Transit at Tan Son Nhat International Airport was a breeze. Security was even a little lax. The X-ray machine guard was watching a portable television and didn't even spare us a glance. We walked right to the gate and 15 minutes later we boarded Flight 829 heading to Cambodia. A real smooth flight, landing at Siem Reap just a little over an hour later. Again we bought our entry visas, picked up our bags, and went through customs and out into the humidity of Cambodia. (Travel Tip: I always carry at least a dozen passport pictures in my passport cover. You can never predict when some official will demand a photo to get into or out of a country.) Travel Impression: The passenger services on both Singapore Air and Vietnam Air were at least two levels above any U.S. carrier I had been on in the past few years.

Outside, Mr. Poy Pines was waiting, his smiling face beaming at us. He had been my guide when I was here last year, so I was happy he'd been able to work me into his schedule. I'd used the internet to arrange a return stay at La Villa Mona Guest House, reserving two guest bungalows at 30 bucks each per night. As we drove through it, Siem Reap seemed a little less crowded than it had been last year. Siem Reap went from about 10,000 people ten years ago to over a million today, and its whole economy is based on tourism, so any downturn has a severe effect. I asked Poy about it and he mentioned that tourism was a little down. It also seemed that he wasn't as sure about the future as he had been last year, but as it is with all Buddhists, he takes adversity in stride.

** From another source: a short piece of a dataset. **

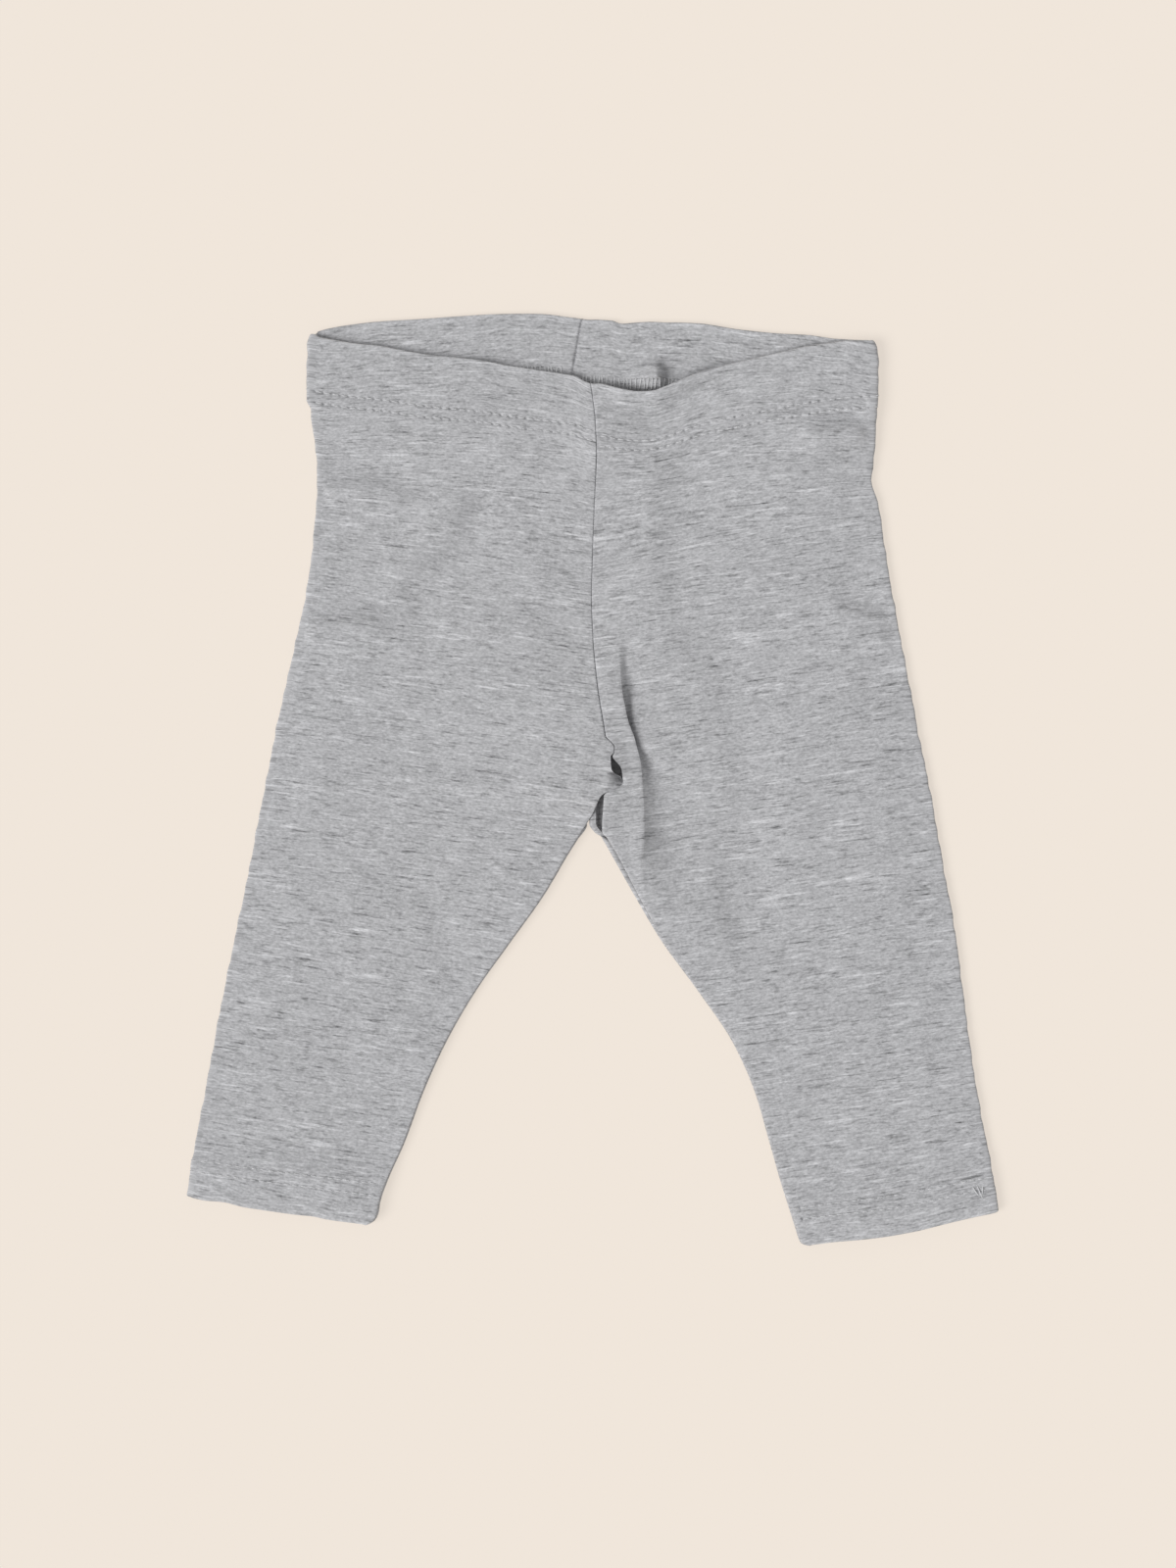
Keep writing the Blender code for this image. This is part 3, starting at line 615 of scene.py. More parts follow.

When we arrived at La Villa Mona, they only had one bungalow prepared (they'd misunderstood my reservation) so it took a while to get another room ready for me, just a misunderstanding. While they worked, Ann and I sat on the veranda watching the clouds collide into one another. When my room was ready I went in, used the bathroom, and got ready to eat something. At 7 p.m., Mr. Pines drove us down to Bar Street in downtown Siem Reap where we could grab a bite of dinner. We ate spaghetti at the Soup Dragon, getting back to hotel at about 8 and going straight to bed. We needed to be ready for a long day tomorrow.